Banabrands is a company, seemingly run by Banasik’s relatives, which according to the Receiver Banasik “engaged to manage Qyral.

The Receiver has made it clear that Qyral should nonetheless be shut down immediately, and the Receiver has the absolute authority- and, more importantly, the ability- to do that.

The Receiver has made no effort to communicate with Banabrands regarding the turnover of funds, or to terminate the existing Business Services Agreement that Qyral entered into with Banabrands well before the Order Re Receivership was entered by the Court.

In responding to the Receiver’s assertion that he had refused to turn over Qyral’s website and merchant account details, and somewhat disingenuously I feel, Banasik states he

is not Banabrands, and has no interest in Banabrands.

Banabrands itself owns Qyral’s IP (and has since the formation of the company), and retains a proprietary payment processing system that the Defendant has no control over.

Accordingly, he cannot give access to something that he does not have to the Receiver.

The Business Services Agreement between Qyral and Banabrands acknowledges that Qyral does not have an existing payment processing infrastructure and Banabrands would provide that for that as part of Banabrands’ services to Qyral.

Moreover, Banabrands outlined that any and all credit card processing risk and liability, under that agreement, would be borne by Banabrands.

Therefore payment processing is part of the Banabrands service and not under the control of Defendant.

In prior communications with the Qyral Receivership, Banabrands has been represented by Paul Banasik.
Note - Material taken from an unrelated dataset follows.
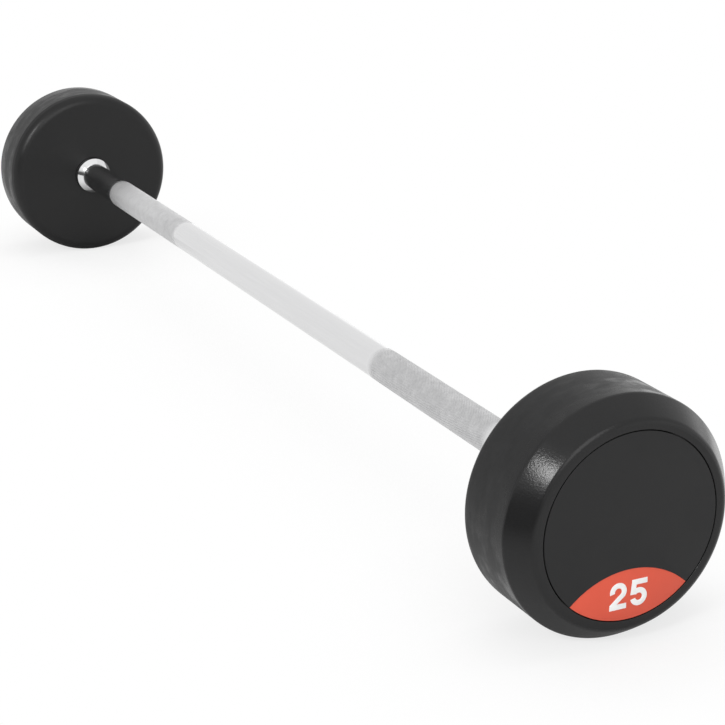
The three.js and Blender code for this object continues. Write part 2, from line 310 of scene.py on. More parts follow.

Paul Banasik is Darius Banasik’s brother.

In related news, GoDaddy has been dismissed as a defendant.

GoDaddy put forth it shouldn’t be a defendant because it had not “received ill-gotten funds” or had any alleged wrongdoing made against it.

The court agreed and granted GoDaddy’s dismissal motion on September 10th.

Our next update on Qyral proceedings will follow the court’s scheduled November 22nd contempt motion hearing.